SIMPLE TRAHANA SOUP WITH LEMON AND OLIVE OIL
This is just about the simplest dish to make with trahana, yet I find it incredibly satisfying and refreshing. I like it both hot and cold; it is cooling on a hot summer day and comforting on a cool one (we were in the middle of a bad heat wave when I was testing this week's recipes). The soup is adapted from a recipe in Diane Kochilas's new cookbook: "Ikaria: Lessons on Food, Life, and Longevity From the Greek Island Where People Forget to Die." My favorite herb to use with the soup is fresh dill. If you want to add more ingredients, simmer vegetables of your choice in the broth, or add blanched or steamed vegetables to the soup when you serve it. Broccoli would be great, as would peas, beans, or sugar snap peas.
Provided by Martha Rose Shulman
Categories appetizer, main course
Time 25m
Yield Serves 6
Number Of Ingredients 8
Steps:
- In a medium soup pot heat 2 tablespoons of olive oil over medium heat and add trahana. Stir until coated with oil, about 1 minute. Add water or stock and bring to a boil.

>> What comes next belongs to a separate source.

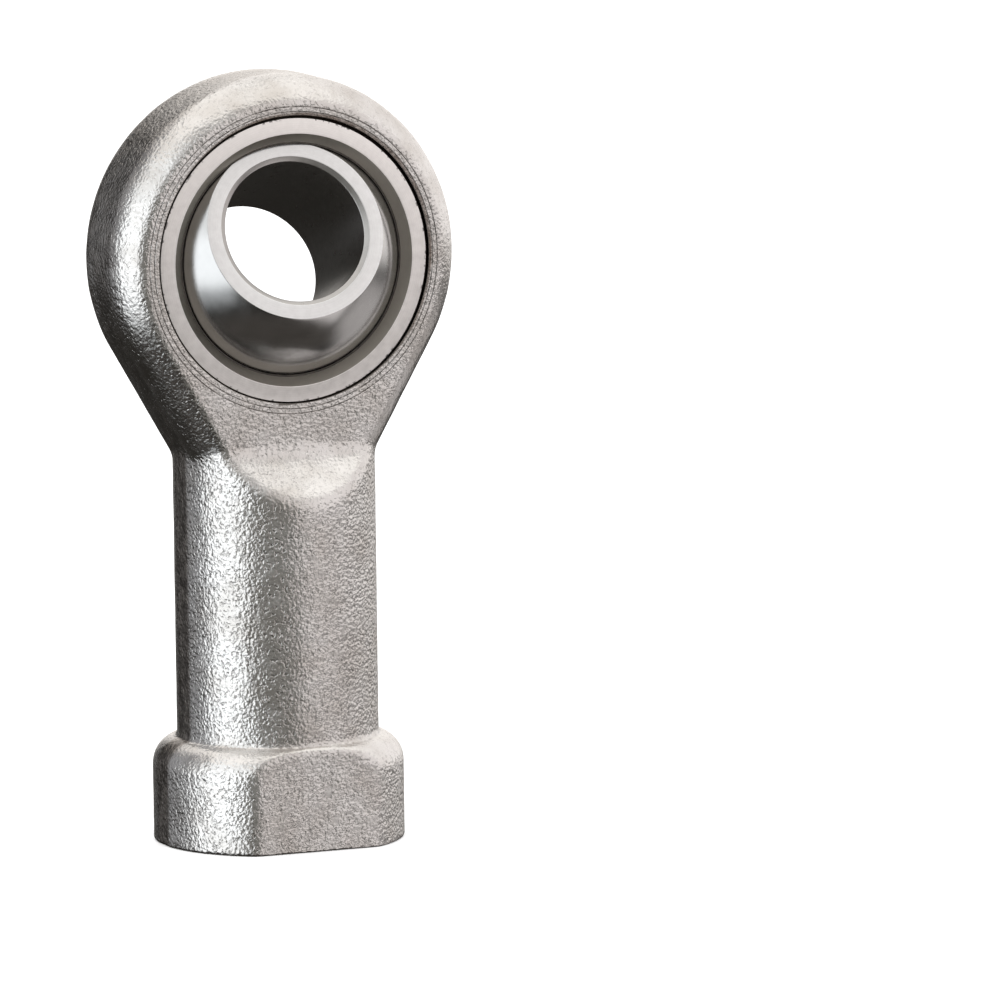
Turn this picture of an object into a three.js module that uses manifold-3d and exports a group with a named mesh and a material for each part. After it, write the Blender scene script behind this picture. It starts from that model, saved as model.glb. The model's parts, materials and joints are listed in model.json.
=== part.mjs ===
// Female rod end bearing, M20 x 1.5, 20 mm bore: a forged eye on an internally threaded shank,
// with a staked steel race, a bonded PTFE liner and a loose spherical ball.
//
// Frame: millimetres, +Z up. The origin is the centre of the shank's end face, +Z runs up the
// shank to the eye, and the race's axis runs along Y, with the front face towards -Y.
import * as THREE from "three";
import { mergeVertices } from "three/addons/utils/BufferGeometryUtils.js";
import Module from "manifold-3d";

// ---- driving dimensions, mm and degrees -------------------------------------------------

const EYE_HEIGHT = 82.3; // end face to the eye's centre
const EYE_RADIUS = 25.5;
const EYE_HALF_WIDTH = 9;
const RIM_ROUND_RADIAL = 3.6; // the rim's rounding, inwards from the outline
const RIM_ROUND_AXIAL = 5; // the same rounding, in from each face
const NECK_ANGLE = 30; // of the neck's sides, from the vertical
const NECK_DEPTH = 34; // how far below the eye's centre the neck runs on inside the shank

const SHANK_RADIUS = 14.15;
const SCOOP_TOP = 27; // below the eye's centre: where the eye's flat face turns outwards
const SCOOP_BOTTOM = 33.3; // below the eye's centre: where that slope meets the shank
const SCOOP_INSET = 0.05; // keeps the slope's top edge just inside the eye's face

const COLLAR_RADIUS = 17.6;
const COLLAR_TOP = 14.7; // end face to the foot of the plain shank
const SHOULDER_RADIUS = 4; // rounding of the collar's top edge
const COLLAR_EDGE = 0.5; // chamfer round the end face
const ACROSS_FLATS = 30;

const THREAD_MINOR_RADIUS = 9.25; // M20 x 1.5
const THREAD_ENTRY_RADIUS = 10.7;
const THREAD_HOLE_DEPTH = 36;
const DRILL_POINT_ANGLE = 59; // half of the drill's point

const BALL_BORE_RADIUS = 10;
const BALL_BORE_CHAMFER = 0.5;
const BALL_HALF_WIDTH = 12.5;
const BALL_FACE_RADIUS = 12.7; // outer edge of the ball's flat ends
const BALL_CLEARANCE = 0.1; // running gap to the liner

const LINER_THICKNESS = 0.3;
const LINER_HALF_WIDTH = 7.2;
const BOND_GAP = 0.12; // liner to race

const RACE_HALF_WIDTH = 8.95;
const RACE_RADIUS = 20.2;
const RACE_EDGE = 0.45; // outer chamfer, which the staked lip closes over
const RACE_MOUTH_RADIUS = 17.65; // inner edge of the race's flat ends
const RACE_MOUTH_DEPTH = 1.4; // of the mouth's chamfer, along the axis
const SEAT_GAP = 0.15; // race to housing
const LIP_GAP = 0.2; // race's outer chamfer to the lip
const LIP_RADIUS = 20.05;

const STAKE_INNER_RADIUS = 20.45; // the staking tool's shallow ring in each face
const STAKE_OUTER_RADIUS = 21.5;
const STAKE_DEPTH = 0.25;

const BALL_TILT = 21.4; // stored pose: how far the ball leans from the race's axis
const TILT_SWING = 10.3; // where the lean points: from straight up, towards -X

// ---- resolution ---------------------------------------------------------------------------

const ROUND_SEGMENTS = 64; // turns about the eye's axis
const SHANK_SEGMENTS = 56;
const OUTLINE_SEGMENTS = 48; // along the eye's outline
const SPHERE_STEPS = 8; // along a race's or a ball's profile
const RIM_STEPS = 4;
const SHOULDER_STEPS = 5;
const PAST = 2; // how far a cutting tool runs past the face that it enters
const MERGE_DISTANCE = 1e-4;

const radians = THREE.MathUtils.degToRad;
const BALL_RADIUS = Math.hypot(BALL_HALF_WIDTH, BALL_FACE_RADIUS);
const LINER_INNER_RADIUS = BALL_RADIUS + BALL_CLEARANCE;
const LINER_OUTER_RADIUS = LINER_INNER_RADIUS + LINER_THICKNESS;
const RACE_INNER_RADIUS = LINER_OUTER_RADIUS + BOND_GAP;

const wasm = await Module();
wasm.setup();

// ---- helpers ------------------------------------------------------------------------------

// A closed geometry as a manifold solid.
function solidFrom(geometry) {
  const bare = geometry.clone();
  bare.deleteAttribute("normal");
  bare.deleteAttribute("uv");
  const merged = mergeVertices(bare, MERGE_DISTANCE);
  return new wasm.Manifold(
    new wasm.Mesh({
      numProp: 3,
      vertProperties: merged.attributes.position.array,
      triVerts: new Uint32Array(merged.index.array),
    }),
  );
}

function geometryFrom(solid) {
  const { vertProperties, triVerts } = solid.getMesh();
  const geometry = new THREE.BufferGeometry();
  geometry.setAttribute("position", new THREE.BufferAttribute(vertProperties, 3));
  geometry.setIndex(new THREE.BufferAttribute(triVerts, 1));
  geometry.computeVertexNormals();
  return geometry;
}

// A turned shape about Y. Its profile is a list of [radius, height].
function turned(profile, segments) {
  const points = profile.map(([radius, height]) => new THREE.Vector2(radius, height));
  return new THREE.LatheGeometry(points, segments);
}

// A turned shape about Z, for the shank and its hole.
function turnedUpright(profile) {
  return turned(profile, SHANK_SEGMENTS).rotateX(Math.PI / 2);
}

// The arc of a sphere's profile between two heights, both ends included.
function sphereArc(radius, fromHeight, toHeight) {
  const from = Math.asin(fromHeight / radius);
  const to = Math.asin(toHeight / radius);
  return Array.from({ length: SPHERE_STEPS + 1 }, (_, i) => {
    const angle = from + ((to - from) * i) / SPHERE_STEPS;
    return [radius * Math.cos(angle), radius * Math.sin(angle)];
  });
}

function closed(profile) {
  return [...profile, profile[0]];
}

// ---- housing ------------------------------------------------------------------------------

// The eye and its tapering neck, as one plate with a rounded rim.
function eyeAndNeck() {
  const angle = radians(NECK_ANGLE);
  const footHalf = (EYE_RADIUS - NECK_DEPTH * Math.sin(angle)) / Math.cos(angle);
  const outline = new THREE.Shape();
  outline.absarc(0, 0, EYE_RADIUS, -angle, Math.PI + angle, false);
  outline.lineTo(-footHalf, -NECK_DEPTH);
  outline.lineTo(footHalf, -NECK_DEPTH);
  outline.closePath();
  const depth = 2 * (EYE_HALF_WIDTH - RIM_ROUND_AXIAL);
  const plate = new THREE.ExtrudeGeometry(outline, {
    depth,
    curveSegments: OUTLINE_SEGMENTS,
    bevelThickness: RIM_ROUND_AXIAL,
    bevelSize: RIM_ROUND_RADIAL,
    bevelOffset: -RIM_ROUND_RADIAL,
    bevelSegments: RIM_STEPS,
  });
  return plate
    .translate(0, 0, -depth / 2)
    .rotateX(Math.PI / 2)
    .translate(0, 0, EYE_HEIGHT);
}

// The shank and collar as turned: end face, collar, rounded shoulder, plain shank.
function shankBlank() {
  const arcRadius = COLLAR_RADIUS - SHOULDER_RADIUS;
  const topAngle = Math.acos((SHANK_RADIUS - arcRadius) / SHOULDER_RADIUS);
  const arcHeight = COLLAR_TOP - SHOULDER_RADIUS * Math.sin(topAngle);
  const shoulder = Array.from({ length: SHOULDER_STEPS + 1 }, (_, i) => {
    const angle = (topAngle * i) / SHOULDER_STEPS;
    return [arcRadius + SHOULDER_RADIUS * Math.cos(angle), arcHeight + SHOULDER_RADIUS * Math.sin(angle)];
  });
  const top = EYE_HEIGHT - SCOOP_TOP;
  return turnedUpright([
    [0, 0],
    [COLLAR_RADIUS - COLLAR_EDGE, 0],
    [COLLAR_RADIUS, COLLAR_EDGE],
    ...shoulder,
    [SHANK_RADIUS, top],
    [0, top],
  ]);
}

// The side view of the shank: two wrench flats below, and the slopes up to the eye's faces.
function sideView() {
  const flat = ACROSS_FLATS / 2;
  const top = EYE_HEIGHT - SCOOP_TOP;
  const topHalf = EYE_HALF_WIDTH - SCOOP_INSET;
  const fall = (SCOOP_BOTTOM - SCOOP_TOP) / (SHANK_RADIUS - topHalf);
  const slopeFoot = top - (flat - topHalf) * fall;
  const outline = new THREE.Shape([
    new THREE.Vector2(-flat, -PAST),
    new THREE.Vector2(flat, -PAST),
    new THREE.Vector2(flat, slopeFoot),
    new THREE.Vector2(topHalf, top),
    new THREE.Vector2(-topHalf, top),
    new THREE.Vector2(-flat, slopeFoot),
  ]);
  const depth = 2 * (COLLAR_RADIUS + PAST);
  const slab = new THREE.ExtrudeGeometry(outline, { depth, bevelEnabled: false });
  const toSide = new THREE.Matrix4().makeBasis(
    new THREE.Vector3(0, 1, 0),
    new THREE.Vector3(0, 0, 1),
    new THREE.Vector3(1, 0, 0),
  );
  return slab.translate(0, 0, -depth / 2).applyMatrix4(toSide);
}

// The tapped hole, cut to the thread's minor diameter, with its entry chamfer and drill point.
function threadHole() {
  const entryDepth = THREAD_ENTRY_RADIUS - THREAD_MINOR_RADIUS;
  const pointDepth = THREAD_MINOR_RADIUS / Math.tan(radians(DRILL_POINT_ANGLE));
  return turnedUpright([
    [0, -PAST],
    [THREAD_ENTRY_RADIUS, -PAST],
    [THREAD_ENTRY_RADIUS, 0],
    [THREAD_MINOR_RADIUS, entryDepth],
    [THREAD_MINOR_RADIUS, THREAD_HOLE_DEPTH],
    [0, THREAD_HOLE_DEPTH + pointDepth],
  ]);
}

// The race's seat through the eye, narrowed at each face by the staked lip.
function raceSeat() {
  const seatRadius = RACE_RADIUS + SEAT_GAP;
  const lipSum = RACE_RADIUS + RACE_HALF_WIDTH - RACE_EDGE + LIP_GAP * Math.SQRT2;
  const end = EYE_HALF_WIDTH + PAST;
  return turned(
    [
      [0, -end],
      [LIP_RADIUS, -end],
      [LIP_RADIUS, LIP_RADIUS - lipSum],
      [seatRadius, seatRadius - lipSum],
      [seatRadius, lipSum - seatRadius],
      [LIP_RADIUS, lipSum - LIP_RADIUS],
      [LIP_RADIUS, end],
      [0, end],
    ],
    ROUND_SEGMENTS,
  ).translate(0, 0, EYE_HEIGHT);
}

// The shallow ring that the staking tool leaves in one face; side is -1 for the front.
function stakeRing(side) {
  const inner = EYE_HALF_WIDTH - STAKE_DEPTH;
  const ring = turned(
    closed([
      [STAKE_INNER_RADIUS, inner],
      [STAKE_OUTER_RADIUS, inner],
      [STAKE_OUTER_RADIUS, EYE_HALF_WIDTH + PAST],
      [STAKE_INNER_RADIUS, EYE_HALF_WIDTH + PAST],
    ]),
    ROUND_SEGMENTS,
  );
  return ring.rotateX(side < 0 ? Math.PI : 0).translate(0, 0, EYE_HEIGHT);
}

function housing() {
  const shank = solidFrom(shankBlank()).intersect(solidFrom(sideView()));
  const cuts = [raceSeat(), threadHole(), stakeRing(-1), stakeRing(1)];
  const forging = solidFrom(eyeAndNeck()).add(shank);
  return geometryFrom(cuts.reduce((solid, cut) => solid.subtract(solidFrom(cut)), forging));
}

// ---- race, liner and ball, each about its own axis along Y ----------------------------------

function race() {
  const mouthHeight = RACE_HALF_WIDTH - RACE_MOUTH_DEPTH;
  return turned(
    closed([
      [RACE_RADIUS, RACE_EDGE - RACE_HALF_WIDTH],
      [RACE_RADIUS, RACE_HALF_WIDTH - RACE_EDGE],
      [RACE_RADIUS - RACE_EDGE, RACE_HALF_WIDTH],
      [RACE_MOUTH_RADIUS, RACE_HALF_WIDTH],
      ...sphereArc(RACE_INNER_RADIUS, mouthHeight, -mouthHeight),
      [RACE_MOUTH_RADIUS, -RACE_HALF_WIDTH],
      [RACE_RADIUS - RACE_EDGE, -RACE_HALF_WIDTH],
    ]),
    ROUND_SEGMENTS,
  );
}

function liner() {
  return turned(
    closed([
      ...sphereArc(LINER_OUTER_RADIUS, -LINER_HALF_WIDTH, LINER_HALF_WIDTH),
      ...sphereArc(LINER_INNER_RADIUS, LINER_HALF_WIDTH, -LINER_HALF_WIDTH),
    ]),
    ROUND_SEGMENTS,
  );
}

function ball() {
  const boreEnd = BALL_HALF_WIDTH - BALL_BORE_CHAMFER;
  const boreMouth = BALL_BORE_RADIUS + BALL_BORE_CHAMFER;
  return turned(
    closed([
      ...sphereArc(BALL_RADIUS, -BALL_HALF_WIDTH, BALL_HALF_WIDTH),
      [boreMouth, BALL_HALF_WIDTH],
      [BALL_BORE_RADIUS, boreEnd],
      [BALL_BORE_RADIUS, -boreEnd],
      [boreMouth, -BALL_HALF_WIDTH],
    ]),
    ROUND_SEGMENTS,
  );
}

// ---- assembly -----------------------------------------------------------------------------

function metal(color, roughness) {
  return new THREE.MeshStandardMaterial({ color, roughness, metalness: 1 });
}

const platedForging = metal(0xb9b6b2, 0.42);
const groundSteel = metal(0xc4c2be, 0.35);
const polishedSteel = metal(0xd8d8d8, 0.12);
const ptfe = new THREE.MeshStandardMaterial({ color: 0x3a342c, roughness: 0.8, metalness: 0 });

function piece(name, geometry, material) {
  const mesh = new THREE.Mesh(geometry, material);
  mesh.name = name;
  return mesh;
}

// The bearing sits in the eye, and the ball leans in it about the eye's centre.
const bearing = new THREE.Group();
bearing.position.z = EYE_HEIGHT;
const innerBall = piece("inner_ball", ball(), polishedSteel);
const swing = radians(TILT_SWING);
const tiltAxis = new THREE.Vector3(-Math.cos(swing), 0, -Math.sin(swing));
innerBall.quaternion.setFromAxisAngle(tiltAxis, radians(BALL_TILT));
bearing.add(
  piece("outer_race", race(), groundSteel),
  piece("ptfe_liner", liner(), ptfe),
  innerBall,
);

const rodEnd = new THREE.Group();
rodEnd.add(piece("housing", housing(), platedForging), bearing);

export default rodEnd;
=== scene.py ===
"""Looks of the rod end bearing: a plated forging, a ground race, a PTFE liner and a polished ball."""

import json
import math

import bpy
import numpy as np
from mathutils import Matrix, Vector, noise


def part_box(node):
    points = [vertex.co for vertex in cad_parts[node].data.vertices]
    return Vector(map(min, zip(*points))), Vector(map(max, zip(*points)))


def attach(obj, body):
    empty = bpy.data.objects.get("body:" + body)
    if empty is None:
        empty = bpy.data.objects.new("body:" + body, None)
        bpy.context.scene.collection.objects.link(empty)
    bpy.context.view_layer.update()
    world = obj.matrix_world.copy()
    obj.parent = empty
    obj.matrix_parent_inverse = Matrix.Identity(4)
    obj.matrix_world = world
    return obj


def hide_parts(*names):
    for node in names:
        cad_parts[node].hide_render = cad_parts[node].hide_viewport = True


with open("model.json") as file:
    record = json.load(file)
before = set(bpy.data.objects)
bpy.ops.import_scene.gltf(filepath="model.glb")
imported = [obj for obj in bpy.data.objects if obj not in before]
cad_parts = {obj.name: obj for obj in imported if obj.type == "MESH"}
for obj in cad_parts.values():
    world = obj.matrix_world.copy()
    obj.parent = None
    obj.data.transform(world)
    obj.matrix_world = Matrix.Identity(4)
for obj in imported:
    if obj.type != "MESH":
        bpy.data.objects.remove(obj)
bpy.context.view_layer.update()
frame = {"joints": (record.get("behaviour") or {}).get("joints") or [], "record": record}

MM = 0.001

# ---- sizes, from the frame where it holds them ----------------------------------------------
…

Add salt and pepper to taste, reduce the heat and simmer, stirring often, until trahana is tender and nutty tasting and the broth slightly thickened, 15 to 20 minutes if using home-made bulgur trahana (if you use semolina or flour trahana the time will only be 8 to 12 minutes and the mixture will be more like a porridge).
- Remove from heat and stir in lemon juice. Spoon into bowls and top with a drizzle of olive oil and a tablespoon of crumbled feta. Garnish with plain yogurt if desired and chopped fresh herbs such as mint, parsley or dill.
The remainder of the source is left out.